### Problem statement
Locate the line that contains "(LEG_HINGE[0], 0, LEG_HINGE[1])))" and the line that contains "points = [vertex.co". Copy both of them exactly, together with every line between them, and no others.

** START Data **

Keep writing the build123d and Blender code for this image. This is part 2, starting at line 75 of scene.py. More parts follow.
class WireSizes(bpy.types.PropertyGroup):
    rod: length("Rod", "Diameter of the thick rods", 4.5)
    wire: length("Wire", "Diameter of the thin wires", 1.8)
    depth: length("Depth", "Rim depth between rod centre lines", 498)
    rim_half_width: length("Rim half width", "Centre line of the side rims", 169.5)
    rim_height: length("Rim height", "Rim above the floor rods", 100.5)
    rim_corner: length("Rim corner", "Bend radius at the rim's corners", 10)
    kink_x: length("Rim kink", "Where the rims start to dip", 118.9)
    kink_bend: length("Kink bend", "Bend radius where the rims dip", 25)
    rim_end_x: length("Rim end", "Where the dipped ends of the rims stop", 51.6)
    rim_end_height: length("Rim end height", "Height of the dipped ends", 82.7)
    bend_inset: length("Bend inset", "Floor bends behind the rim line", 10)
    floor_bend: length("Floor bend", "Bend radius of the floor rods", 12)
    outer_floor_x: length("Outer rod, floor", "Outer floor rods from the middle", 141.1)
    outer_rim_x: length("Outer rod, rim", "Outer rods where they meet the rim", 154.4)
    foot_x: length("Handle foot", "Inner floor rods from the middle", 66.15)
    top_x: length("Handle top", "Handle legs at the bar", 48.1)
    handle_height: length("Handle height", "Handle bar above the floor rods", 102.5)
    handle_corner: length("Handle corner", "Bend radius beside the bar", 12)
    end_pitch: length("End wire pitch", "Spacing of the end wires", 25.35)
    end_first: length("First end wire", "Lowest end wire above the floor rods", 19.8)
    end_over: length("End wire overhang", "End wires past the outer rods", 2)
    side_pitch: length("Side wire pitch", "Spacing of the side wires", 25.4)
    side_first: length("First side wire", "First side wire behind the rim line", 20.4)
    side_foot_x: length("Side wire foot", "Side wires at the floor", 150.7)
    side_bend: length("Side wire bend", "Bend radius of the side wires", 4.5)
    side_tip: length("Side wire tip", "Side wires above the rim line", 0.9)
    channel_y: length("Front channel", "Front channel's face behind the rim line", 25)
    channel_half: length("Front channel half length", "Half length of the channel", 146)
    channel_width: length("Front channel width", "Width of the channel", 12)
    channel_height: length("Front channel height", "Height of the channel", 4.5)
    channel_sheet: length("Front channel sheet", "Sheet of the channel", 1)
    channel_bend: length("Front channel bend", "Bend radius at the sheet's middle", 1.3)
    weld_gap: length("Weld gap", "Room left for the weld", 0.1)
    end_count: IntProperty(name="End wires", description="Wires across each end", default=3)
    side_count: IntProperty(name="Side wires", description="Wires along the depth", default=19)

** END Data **
** START Data **

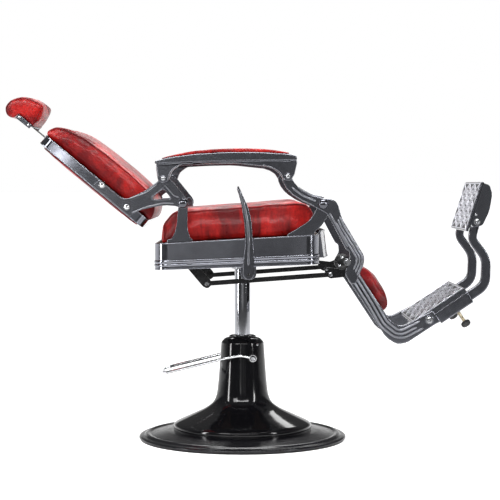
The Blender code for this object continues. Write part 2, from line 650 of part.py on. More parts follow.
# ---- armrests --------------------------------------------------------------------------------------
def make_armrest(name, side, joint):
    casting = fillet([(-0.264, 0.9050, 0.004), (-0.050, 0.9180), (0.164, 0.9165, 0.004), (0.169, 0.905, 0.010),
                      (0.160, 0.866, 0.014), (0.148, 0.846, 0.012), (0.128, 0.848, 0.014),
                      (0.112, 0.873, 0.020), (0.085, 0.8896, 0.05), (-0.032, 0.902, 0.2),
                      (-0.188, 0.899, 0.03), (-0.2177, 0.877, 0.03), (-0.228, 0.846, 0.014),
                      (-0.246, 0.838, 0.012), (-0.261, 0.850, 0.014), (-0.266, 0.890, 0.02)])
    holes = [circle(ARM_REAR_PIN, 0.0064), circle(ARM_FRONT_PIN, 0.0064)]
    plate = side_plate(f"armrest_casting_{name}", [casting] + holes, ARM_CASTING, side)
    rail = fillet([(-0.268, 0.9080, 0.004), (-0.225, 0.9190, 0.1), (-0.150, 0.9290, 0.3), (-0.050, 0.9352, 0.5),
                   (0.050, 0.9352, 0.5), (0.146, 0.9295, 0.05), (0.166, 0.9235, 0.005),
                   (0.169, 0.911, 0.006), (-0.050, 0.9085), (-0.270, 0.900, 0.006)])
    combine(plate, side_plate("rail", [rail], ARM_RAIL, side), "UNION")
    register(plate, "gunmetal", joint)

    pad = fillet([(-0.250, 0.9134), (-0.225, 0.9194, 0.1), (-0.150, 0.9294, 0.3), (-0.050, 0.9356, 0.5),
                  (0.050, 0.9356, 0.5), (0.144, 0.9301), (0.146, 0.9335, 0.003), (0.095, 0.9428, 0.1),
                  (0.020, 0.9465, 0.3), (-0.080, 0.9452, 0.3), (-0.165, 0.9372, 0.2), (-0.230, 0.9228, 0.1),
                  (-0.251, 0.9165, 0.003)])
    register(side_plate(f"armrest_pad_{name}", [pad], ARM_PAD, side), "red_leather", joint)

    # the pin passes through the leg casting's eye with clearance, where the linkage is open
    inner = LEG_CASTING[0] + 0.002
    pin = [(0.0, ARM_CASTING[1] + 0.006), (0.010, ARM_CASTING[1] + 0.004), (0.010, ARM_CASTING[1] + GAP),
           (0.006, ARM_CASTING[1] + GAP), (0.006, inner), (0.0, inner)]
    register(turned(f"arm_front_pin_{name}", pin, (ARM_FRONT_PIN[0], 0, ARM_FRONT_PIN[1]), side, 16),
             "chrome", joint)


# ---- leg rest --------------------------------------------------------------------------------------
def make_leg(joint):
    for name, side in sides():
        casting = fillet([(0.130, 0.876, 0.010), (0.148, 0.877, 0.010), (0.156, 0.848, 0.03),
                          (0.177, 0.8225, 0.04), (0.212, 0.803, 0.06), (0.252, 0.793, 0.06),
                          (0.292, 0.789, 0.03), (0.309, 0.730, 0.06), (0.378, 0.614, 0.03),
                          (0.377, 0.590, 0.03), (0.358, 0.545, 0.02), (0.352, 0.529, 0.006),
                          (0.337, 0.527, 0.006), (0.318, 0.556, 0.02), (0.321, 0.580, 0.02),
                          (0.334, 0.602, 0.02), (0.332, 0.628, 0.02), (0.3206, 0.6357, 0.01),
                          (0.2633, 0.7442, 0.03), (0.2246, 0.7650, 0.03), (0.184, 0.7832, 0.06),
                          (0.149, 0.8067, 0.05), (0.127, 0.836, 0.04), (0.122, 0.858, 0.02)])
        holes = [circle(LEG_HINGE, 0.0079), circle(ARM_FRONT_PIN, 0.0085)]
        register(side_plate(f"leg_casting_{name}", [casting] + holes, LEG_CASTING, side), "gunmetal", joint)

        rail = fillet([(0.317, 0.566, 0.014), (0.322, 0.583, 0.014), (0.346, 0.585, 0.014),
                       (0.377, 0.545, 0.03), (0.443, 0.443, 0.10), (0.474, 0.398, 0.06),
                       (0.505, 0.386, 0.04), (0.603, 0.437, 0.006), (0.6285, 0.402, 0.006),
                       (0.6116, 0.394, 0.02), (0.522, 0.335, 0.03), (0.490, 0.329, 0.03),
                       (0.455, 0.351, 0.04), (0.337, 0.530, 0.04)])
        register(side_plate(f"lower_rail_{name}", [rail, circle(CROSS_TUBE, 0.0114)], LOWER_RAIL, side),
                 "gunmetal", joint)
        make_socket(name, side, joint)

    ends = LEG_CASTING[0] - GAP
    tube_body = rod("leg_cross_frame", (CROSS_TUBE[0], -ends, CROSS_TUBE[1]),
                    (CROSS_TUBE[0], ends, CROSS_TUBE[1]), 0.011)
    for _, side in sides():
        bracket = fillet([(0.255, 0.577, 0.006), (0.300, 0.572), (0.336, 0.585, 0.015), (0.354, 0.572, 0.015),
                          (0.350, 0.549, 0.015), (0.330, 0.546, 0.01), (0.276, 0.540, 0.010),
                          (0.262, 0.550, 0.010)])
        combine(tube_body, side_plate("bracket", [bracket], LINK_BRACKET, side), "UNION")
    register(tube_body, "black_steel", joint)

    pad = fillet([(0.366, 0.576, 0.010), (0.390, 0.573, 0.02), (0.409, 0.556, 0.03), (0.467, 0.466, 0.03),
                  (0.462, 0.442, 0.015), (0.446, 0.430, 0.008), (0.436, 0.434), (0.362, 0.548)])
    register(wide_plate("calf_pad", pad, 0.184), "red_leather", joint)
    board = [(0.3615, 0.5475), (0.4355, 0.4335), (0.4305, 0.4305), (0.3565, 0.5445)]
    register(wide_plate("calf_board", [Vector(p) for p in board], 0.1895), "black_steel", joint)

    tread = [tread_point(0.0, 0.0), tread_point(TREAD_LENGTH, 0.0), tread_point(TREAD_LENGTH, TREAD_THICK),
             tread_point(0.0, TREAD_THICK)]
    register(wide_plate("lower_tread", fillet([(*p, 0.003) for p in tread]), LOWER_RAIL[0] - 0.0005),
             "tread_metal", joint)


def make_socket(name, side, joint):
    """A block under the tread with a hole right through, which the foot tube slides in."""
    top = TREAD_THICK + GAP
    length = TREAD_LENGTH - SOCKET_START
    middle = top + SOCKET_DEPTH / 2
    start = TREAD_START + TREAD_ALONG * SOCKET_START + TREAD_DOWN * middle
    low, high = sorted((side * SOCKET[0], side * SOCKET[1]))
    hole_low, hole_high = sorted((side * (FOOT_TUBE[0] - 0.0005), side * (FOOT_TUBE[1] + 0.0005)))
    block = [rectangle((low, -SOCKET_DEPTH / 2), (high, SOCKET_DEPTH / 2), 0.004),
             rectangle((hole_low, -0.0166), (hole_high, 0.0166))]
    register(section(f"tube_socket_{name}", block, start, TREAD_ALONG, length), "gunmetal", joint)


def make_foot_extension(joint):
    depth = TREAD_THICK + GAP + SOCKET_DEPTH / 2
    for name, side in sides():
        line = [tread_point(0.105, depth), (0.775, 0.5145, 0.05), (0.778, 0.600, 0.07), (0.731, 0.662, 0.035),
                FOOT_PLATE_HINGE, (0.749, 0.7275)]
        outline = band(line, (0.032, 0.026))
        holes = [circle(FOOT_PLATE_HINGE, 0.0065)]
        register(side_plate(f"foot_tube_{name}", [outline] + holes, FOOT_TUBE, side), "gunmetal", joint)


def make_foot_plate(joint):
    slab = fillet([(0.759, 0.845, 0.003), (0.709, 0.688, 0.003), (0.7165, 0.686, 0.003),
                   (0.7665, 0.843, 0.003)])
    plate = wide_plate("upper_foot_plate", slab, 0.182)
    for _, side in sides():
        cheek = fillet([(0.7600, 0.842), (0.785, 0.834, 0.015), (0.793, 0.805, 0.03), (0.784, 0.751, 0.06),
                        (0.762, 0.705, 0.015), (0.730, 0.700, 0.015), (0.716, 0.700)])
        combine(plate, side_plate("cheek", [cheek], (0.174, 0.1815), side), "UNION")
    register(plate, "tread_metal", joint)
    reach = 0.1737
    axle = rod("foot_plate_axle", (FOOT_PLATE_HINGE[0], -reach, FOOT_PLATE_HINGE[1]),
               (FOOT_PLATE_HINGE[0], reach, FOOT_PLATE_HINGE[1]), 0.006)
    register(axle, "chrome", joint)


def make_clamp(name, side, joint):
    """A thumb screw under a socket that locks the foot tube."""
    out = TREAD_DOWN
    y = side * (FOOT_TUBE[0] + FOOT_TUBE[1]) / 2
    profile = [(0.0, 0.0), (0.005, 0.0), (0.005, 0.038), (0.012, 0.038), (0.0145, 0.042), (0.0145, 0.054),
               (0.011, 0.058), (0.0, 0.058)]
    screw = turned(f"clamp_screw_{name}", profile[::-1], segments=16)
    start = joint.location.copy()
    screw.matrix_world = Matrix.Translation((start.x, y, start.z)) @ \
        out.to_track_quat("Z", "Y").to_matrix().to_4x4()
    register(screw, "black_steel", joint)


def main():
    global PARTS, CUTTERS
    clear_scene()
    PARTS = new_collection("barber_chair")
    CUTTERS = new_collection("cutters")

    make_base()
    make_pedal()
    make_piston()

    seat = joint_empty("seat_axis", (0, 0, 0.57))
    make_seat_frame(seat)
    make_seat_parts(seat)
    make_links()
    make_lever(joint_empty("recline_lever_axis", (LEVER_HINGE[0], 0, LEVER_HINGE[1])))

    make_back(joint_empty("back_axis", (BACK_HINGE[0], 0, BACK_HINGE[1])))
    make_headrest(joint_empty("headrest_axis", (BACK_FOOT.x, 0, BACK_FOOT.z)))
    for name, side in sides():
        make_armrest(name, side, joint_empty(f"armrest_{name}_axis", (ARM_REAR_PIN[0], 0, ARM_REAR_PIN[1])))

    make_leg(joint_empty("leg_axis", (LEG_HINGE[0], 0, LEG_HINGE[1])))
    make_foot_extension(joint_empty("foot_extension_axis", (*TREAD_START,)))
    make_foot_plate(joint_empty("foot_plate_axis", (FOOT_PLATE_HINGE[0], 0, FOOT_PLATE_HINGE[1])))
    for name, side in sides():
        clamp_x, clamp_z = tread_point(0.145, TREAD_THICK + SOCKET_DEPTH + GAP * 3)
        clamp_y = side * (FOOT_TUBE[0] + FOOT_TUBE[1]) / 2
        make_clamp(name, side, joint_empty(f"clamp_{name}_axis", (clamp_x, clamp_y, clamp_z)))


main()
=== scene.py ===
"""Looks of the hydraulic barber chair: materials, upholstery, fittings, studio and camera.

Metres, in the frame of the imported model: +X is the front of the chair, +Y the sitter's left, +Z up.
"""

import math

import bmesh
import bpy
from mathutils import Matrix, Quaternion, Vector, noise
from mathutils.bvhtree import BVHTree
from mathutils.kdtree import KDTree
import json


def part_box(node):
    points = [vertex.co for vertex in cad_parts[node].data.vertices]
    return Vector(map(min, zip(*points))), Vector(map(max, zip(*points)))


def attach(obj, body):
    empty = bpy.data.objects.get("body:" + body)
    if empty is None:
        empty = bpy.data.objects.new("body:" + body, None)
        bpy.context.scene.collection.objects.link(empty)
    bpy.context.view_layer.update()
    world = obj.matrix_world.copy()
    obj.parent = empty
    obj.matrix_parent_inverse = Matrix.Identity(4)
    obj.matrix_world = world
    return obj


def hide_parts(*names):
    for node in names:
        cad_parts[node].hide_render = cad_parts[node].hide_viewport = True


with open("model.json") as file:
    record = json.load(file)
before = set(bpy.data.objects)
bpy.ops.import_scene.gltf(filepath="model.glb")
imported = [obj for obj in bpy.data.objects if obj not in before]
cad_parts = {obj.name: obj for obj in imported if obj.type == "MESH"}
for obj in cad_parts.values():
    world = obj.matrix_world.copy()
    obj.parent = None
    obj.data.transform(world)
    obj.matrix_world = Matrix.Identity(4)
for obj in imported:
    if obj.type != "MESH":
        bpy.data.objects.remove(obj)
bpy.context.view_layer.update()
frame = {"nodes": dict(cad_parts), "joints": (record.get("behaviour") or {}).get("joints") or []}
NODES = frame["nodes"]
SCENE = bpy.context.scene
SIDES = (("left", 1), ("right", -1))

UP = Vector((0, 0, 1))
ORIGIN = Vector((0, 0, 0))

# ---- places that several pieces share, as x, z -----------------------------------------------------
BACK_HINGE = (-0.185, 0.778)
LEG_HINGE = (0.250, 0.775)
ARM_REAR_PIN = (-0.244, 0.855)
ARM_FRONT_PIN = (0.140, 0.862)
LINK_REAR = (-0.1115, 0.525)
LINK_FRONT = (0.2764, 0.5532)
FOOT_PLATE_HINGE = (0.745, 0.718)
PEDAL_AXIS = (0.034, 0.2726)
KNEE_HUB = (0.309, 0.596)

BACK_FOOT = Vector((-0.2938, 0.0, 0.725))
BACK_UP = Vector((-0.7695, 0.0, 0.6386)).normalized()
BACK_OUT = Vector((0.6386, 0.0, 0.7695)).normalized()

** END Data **

### Correct answer
    make_leg(joint_empty("leg_axis", (LEG_HINGE[0], 0, LEG_HINGE[1])))
    make_foot_extension(joint_empty("foot_extension_axis", (*TREAD_START,)))
    make_foot_plate(joint_empty("foot_plate_axis", (FOOT_PLATE_HINGE[0], 0, FOOT_PLATE_HINGE[1])))
    for name, side in sides():
        clamp_x, clamp_z = tread_point(0.145, TREAD_THICK + SOCKET_DEPTH + GAP * 3)
        clamp_y = side * (FOOT_TUBE[0] + FOOT_TUBE[1]) / 2
        make_clamp(name, side, joint_empty(f"clamp_{name}_axis", (clamp_x, clamp_y, clamp_z)))


main()
=== scene.py ===
"""Looks of the hydraulic barber chair: materials, upholstery, fittings, studio and camera.

Metres, in the frame of the imported model: +X is the front of the chair, +Y the sitter's left, +Z up.
"""

import math

import bmesh
import bpy
from mathutils import Matrix, Quaternion, Vector, noise
from mathutils.bvhtree import BVHTree
from mathutils.kdtree import KDTree
import json


def part_box(node):
    points = [vertex.co for vertex in cad_parts[node].data.vertices]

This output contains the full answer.